Si se lo piensa bien, nuestra vida de principio de milenio no
difiere mucho de la que llevan los monos desde hace millones de años:
ejercer o padecer el poder,
comer, cagar y coger todas las veces que se pueda... y luego
morir... Según Friedrich
Engels, el artista
describe las relaciones sociales auténticas con el objeto de
destruir las ideas convencionales de esas relaciones, poniendo en
crisis el optimismo del mundo burgués y obligando al público a
dudar de la perennidad del orden establecido. Una de mis películas
favoritas, El Sueño del Mono
Loco, hizo todo eso. Pocas películas me conmocionaron tanto
como ésta de Fernando Trueba.
El argumento es muy simple: un excéntrico cineasta inglés que
apenas supera los veinte años de edad (Dexter Fletcher) es
contratado por un importante Estudio Cinematográfico Francés para
realizar una película llamada “El Sueño del Mono Loco” en un
plazo determinado y le asignan un guionista (Jeff Goldblum) que en
un principio no puede entender al acotadísimo y abstruso argumento
del film que le cuenta el joven director inglés: “...De
esto se trata la película -le dice- ...Hay
un árbol y en ese árbol viven los monos cuerdos que
nunca-nunca-nunca han pisado la tierra. Todos son iguales. Todos
tienen la misma sosegada expresión de abandono y estupidez. Todos
son felices...absurdamente... ¿Y sabés por qué..? Porque mientras
haya ramas donde trepar y bananas que comer ellos nunca tendrán que
bajar del árbol para procurarse su alimento... Y ese árbol es tan
infrecuente, tan descomunal que ni siquiera los monos más viejos
recuerdan que nacen, se aparean y mueren entre las ramas de un árbol.

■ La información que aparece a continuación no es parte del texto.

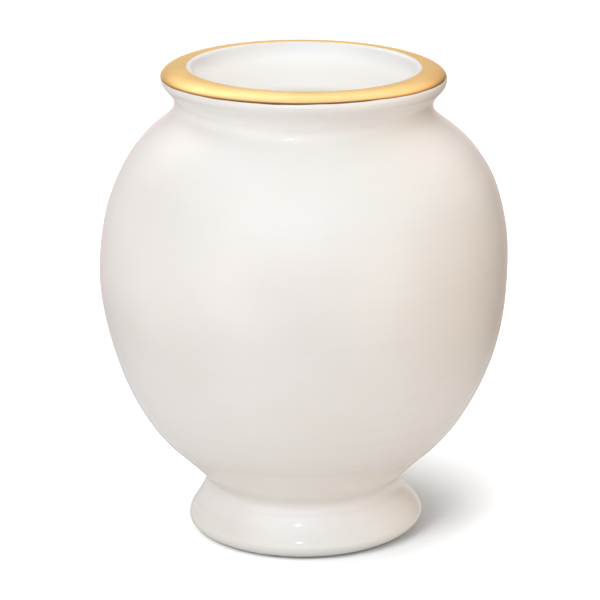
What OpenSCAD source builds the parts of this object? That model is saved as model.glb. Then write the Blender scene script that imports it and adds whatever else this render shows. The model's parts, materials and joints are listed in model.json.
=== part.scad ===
// Globular porcelain vase on a waisted pedestal foot, with a gilded rolled lip.
// Everything is turned about +Z. The origin is the centre of the resting ring.

/* [Overall] */
// Height from the resting ring to the top of the gilded lip
total_h = 222; // [214:1:230]
// Largest diameter of the glazed belly
belly_d = 190; // [182:1:198]
// Height of the largest diameter above the resting ring
belly_z = 127.5; // [122:0.5:132]
// Thickness of the wall, glaze included
wall_t = 6; // [4.5:0.5:8]

/* [Foot] */
// Height of the foot, up to the crease where the belly is luted on
foot_h = 25.8; // [24:0.1:28]
// Largest diameter of the foot's rolled edge
foot_d = 110.4; // [106:0.2:114]
// Height of that largest diameter
foot_roll_z = 6.3; // [5.6:0.1:7.4]
// Diameter at the crease between foot and belly
crease_d = 91.2; // [88:0.2:94]
// Outer diameter of the unglazed resting ring
land_outer_d = 82; // [80:1:86]
// Inner diameter of the unglazed resting ring
land_inner_d = 75; // [72:1:77]
// Diameter of the recess under the vase at its ceiling
recess_d = 71; // [66:1:73]

/* [Neck and lip] */
// Diameter at the narrowest part of the neck
neck_d = 119.2; // [117:0.2:122]
// Diameter at the lip's outer edge
lip_d = 131.6; // [130:0.2:134]
// Diameter of the gilded band's inner edge, at the crown of the lip
crown_d = 106.8; // [105:0.2:109]
// Diameter of the throat, the clear way into the vase
throat_d = 97; // [90:0.5:99]
// Height of the straight stretch of the throat
throat_h = 6; // [5:0.5:7]

/* [Coatings] */
// Thickness of the fired glaze
glaze_t = 0.4; // [0.3:0.05:0.6]
// Thickness of the gilding
gold_t = 0.1; // [0.1:0.05:0.2]

/* [Hidden] */
$fn = 180;

ivory = "#F1EDE4";
biscuit = "#E4DDD0";
inner_white = "#F4F2EE";
gilding = "#DDB35C";

// ---- Curves. Points are [radius, height], and a contour runs with the air on its right-hand side.

function along(p, len, deg) = p + len * [cos(deg), sin(deg)];

function bezier_at(a, b, c, d, t) =
    pow(1 - t, 3) * a + 3 * pow(1 - t, 2) * t * b + 3 * (1 - t) * t * t * c + pow(t, 3) * d;

// The curve from a to d, without its first point, so that stretches join end to end
function bezier(a, b, c, d, n) = [for (i = [1:n]) bezier_at(a, b, c, d, i / n)];

function slice(line, first, last) = [for (i = [first:last]) line[i]];
function reversed(line) = [for (i = [len(line) - 1:-1:0]) line[i]];
function air_side(p, q) = let (d = (q - p) / norm(q - p)) [d[1], -d[0]];

// The contour moved by t into the air, with mitred corners
function coated(line, t) = [
    for (i = [0:len(line) - 1])
        let (before = air_side(line[max(i - 1, 0)], line[max(i, 1)]))
        let (after = air_side(line[min(i, len(line) - 2)], line[min(i + 1, len(line) - 1)]))
        let (middle = (before + after) / norm(before + after))
        line[i] + middle * t / (middle * before)
];

// ---- Outside of the porcelain, from the resting ring up to the crown of the lip.

crown_z = total_h - gold_t - glaze_t;
land_outer = [land_outer_d / 2, 0];
foot_roll = [foot_d / 2 - glaze_t, foot_roll_z];
crease = [crease_d / 2 - glaze_t, foot_h];
hip_angle = 42;
hip = along(crease, 23.4, 44.3);
belly = [belly_d / 2 - glaze_t, belly_z];
shoulder_angle = 140.5;
shoulder = [belly[0] - 25, crown_z - 29.5];
neck = [neck_d / 2 - glaze_t, crown_z - 17.1];
under_lip_angle = 51;
under_lip = neck + [4.1, 8.1];
lip_edge = [lip_d / 2 - glaze_t, crown_z - 4.6];
crown = [crown_d / 2, crown_z];

foot_roll_under = bezier(land_outer, land_outer + [5.8, 0], foot_roll - [0, 5.2], foot_roll, 12);
foot_flank = bezier(foot_roll, foot_roll + [0, 3.4], crease - [0, 9], crease, 14);
lower_belly = concat(
    bezier(crease, along(crease, 7, 44), along(hip, -7, hip_angle), hip, 4),
    bezier(hip, along(hip, 24.5, hip_angle), belly - [0, 34.5], belly, 22)
);
upper_belly = bezier(belly, belly + [0, 41], along(shoulder, -10.5, shoulder_angle), shoulder, 24);
neck_fold = concat(
    bezier(shoulder, along(shoulder, 6.2, shoulder_angle), neck - [0, 5], neck, 12),
    bezier(neck, neck + [0, 4], along(under_lip, -2.4, under_lip_angle), under_lip, 10)
);
lip_roll = bezier(under_lip, along(under_lip, 2.2, under_lip_angle), lip_edge - [0, 2.2], lip_edge, 8);
lip_crown = bezier(lip_edge, lip_edge + [0, 2], crown + [8, 0], crown, 18);

// ---- Inside of the porcelain, from the crown down through the throat to the middle of the floor.

clay_t = wall_t - 2 * glaze_t;
throat_top = [throat_d / 2 + glaze_t, neck[1] + 4];
throat_foot = throat_top - [0, throat_h];
funnel = crown + [-1.9, -1.1];
funnel_angle = -115;
inner_shoulder = along(shoulder, clay_t, shoulder_angle + 90);
inner_belly = belly - [clay_t, 0];
inner_hip = along(hip, clay_t, hip_angle + 90);
floor_z = foot_h + clay_t + 1;
floor_edge = [inner_hip[0] - 22, floor_z];

lip_inside = concat(
    bezier(crown, crown - [1.1, 0], along(funnel, -0.7, funnel_angle), funnel, 6),
    bezier(funnel, along(funnel, 5, funnel_angle), throat_top + [0, 4.5], throat_top, 10)
);
throat = concat([throat_foot],
    bezier(throat_foot, throat_foot - [0, 6], along(inner_shoulder, 9, shoulder_angle), inner_shoulder, 12)
);
cavity = concat(
    bezier(inner_shoulder, along(inner_shoulder, -9.8, shoulder_angle), inner_belly + [0, 38], inner_belly, 22),
    bezier(inner_belly, inner_belly - [0, 32], along(inner_hip, 21, hip_angle), inner_hip, 20),
    bezier(inner_hip, along(inner_hip, -9, hip_angle), floor_edge + [10, 0], floor_edge, 8),
    [[0, floor_z]]
);

// ---- The two contours, and the same contours with their glaze on.

foot_outside = concat([land_outer], foot_roll_under, foot_flank);
outside = concat(foot_outside, lower_belly, upper_belly, neck_fold, lip_roll, lip_crown);
contour = concat(outside, lip_inside, throat, cavity);
glazed = coated(contour, glaze_t);

glaze_start = 5;
crease_at = len(foot_outside) - 1;
crown_at = len(outside) - 1;
gold_start = crown_at - len(lip_crown) + 2;

// ---- The recess under the vase, from its middle out and down to the resting ring.

land_inner = [land_inner_d / 2, 0];
recess_edge = [recess_d / 2, foot_h];
recess_glaze_foot = land_inner + [-0.4, 1.4];
recess = [[0, foot_h], recess_edge, recess_glaze_foot];
recess_glazed = coated(recess, glaze_t);

module turned(line) {
    rotate_extrude() polygon(line);
}

// A coating between two matching contours
module coat(inner_line, outer_line) {
    turned(concat(inner_line, reversed(outer_line)));
}

// ---- Sub-parts

// Pedestal ring, thrown apart and luted under the body. Its resting ring is ground and unglazed.
module foot() {
    color(biscuit) turned(concat(foot_outside, [recess_edge, recess_glaze_foot, land_inner]));
}

// Belly, neck and rolled lip, thrown in one piece
module vase_body() {
    color(biscuit) turned(concat(slice(contour, crease_at, len(contour) - 1), [[0, foot_h]]));
}

// Ivory glaze over the foot, belly, neck and lip
module exterior_glaze() {
    color(ivory) coat(slice(contour, glaze_start, crown_at), slice(glazed, glaze_start, crown_at));
}

// White glaze in the throat and the cavity
module interior_glaze() {
    last = len(contour) - 1;
    color(inner_white) coat(slice(contour, crown_at, last), slice(glazed, crown_at, last));
}

// Ivory glaze on the ceiling and wall of the recess
module recess_glaze() {
    color(ivory) coat(recess, recess_glazed);
}

// Gilding burnished onto the glaze over the whole top of the lip
module gold_rim() {
    band = slice(glazed, gold_start, crown_at);
    color(gilding) coat(band, coated(band, gold_t));
}

foot();
vase_body();
exterior_glaze();
interior_glaze();
recess_glaze();
gold_rim();
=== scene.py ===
import json
import math

import bpy
import numpy as np
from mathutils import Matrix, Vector


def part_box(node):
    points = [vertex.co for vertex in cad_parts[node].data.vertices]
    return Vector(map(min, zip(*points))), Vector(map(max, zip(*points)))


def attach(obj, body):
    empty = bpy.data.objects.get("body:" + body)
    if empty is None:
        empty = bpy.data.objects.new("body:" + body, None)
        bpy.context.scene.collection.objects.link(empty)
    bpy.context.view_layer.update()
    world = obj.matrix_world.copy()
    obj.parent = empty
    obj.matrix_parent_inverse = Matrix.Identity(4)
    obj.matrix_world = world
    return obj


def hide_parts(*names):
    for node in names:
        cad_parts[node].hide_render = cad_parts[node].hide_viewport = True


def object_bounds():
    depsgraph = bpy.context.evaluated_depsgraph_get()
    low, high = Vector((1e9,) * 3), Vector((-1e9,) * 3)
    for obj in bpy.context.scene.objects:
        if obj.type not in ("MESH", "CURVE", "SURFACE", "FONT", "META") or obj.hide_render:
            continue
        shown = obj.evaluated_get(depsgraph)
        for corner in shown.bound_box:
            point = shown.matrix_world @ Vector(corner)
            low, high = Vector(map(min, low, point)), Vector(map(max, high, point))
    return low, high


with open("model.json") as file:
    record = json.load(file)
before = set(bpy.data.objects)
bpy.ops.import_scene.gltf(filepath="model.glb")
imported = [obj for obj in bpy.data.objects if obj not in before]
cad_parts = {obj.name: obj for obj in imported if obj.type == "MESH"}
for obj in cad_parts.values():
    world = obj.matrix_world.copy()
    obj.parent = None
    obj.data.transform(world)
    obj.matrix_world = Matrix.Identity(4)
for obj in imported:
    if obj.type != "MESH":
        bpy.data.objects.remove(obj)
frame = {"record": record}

# The vase: a globular porcelain body on a waisted foot, ivory glaze outside, white glaze inside,
# and a gilded lip. Every visible piece is turned about +Z from one contour. Contours are worked in
# millimetres, as [radius, height], and the meshes are in metres.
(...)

Pero cada tanto, uno de los monos cuerdos (casi siempre son los más
jóvenes, los más retraídos, los menos bélicos) sueña. Y en su
sueño baja del árbol y empieza a caminar. Sólo camina. Eso es
todo lo que hace en su sueño. Al despertar, cuando abre los ojos y
recuerda lo que vio mientras dormía, comienza a gritar y a golpear
su cabeza contra el tronco del árbol hasta quedar inconsciente y
caer. El mono cuerdo se transforma entonces en un mono loco.
Curiosamente, ninguno de sus compañeros muestra señales de
perturbación e incluso se diría que aquél acto les confiere un
extraño sentimiento de hermandad, puesto que de inmediato comienzan
a pelar bananas y a alimentarse entre ellos hasta que transcurre un
día y otro y otro. Luego de una semana todos han olvidado al mono
loco... ¿Que cómo termina esta historia? Muy simple: los monos
cuerdos se quedan en el árbol comiendo bananas y el mono loco se
hace cazador...” Supongo que El Sueño del Mono Loco pertence a la etapa cocainómana de Fernando
Trueba y que por esa razón, la película por momentos peca de
ambiciosa y excesiva; pero incluso eso me gusta. Estoy cansado del
arte ejercido por cagones. Estoy cansado del arte como
entretenimiento para personas aburridas y come bananas. Estoy
cansado de la $atisfuckción de los monos cuerdos. ¿No será hora
de caerse del árbol? ¿No será hora de convertirnos en cazadores?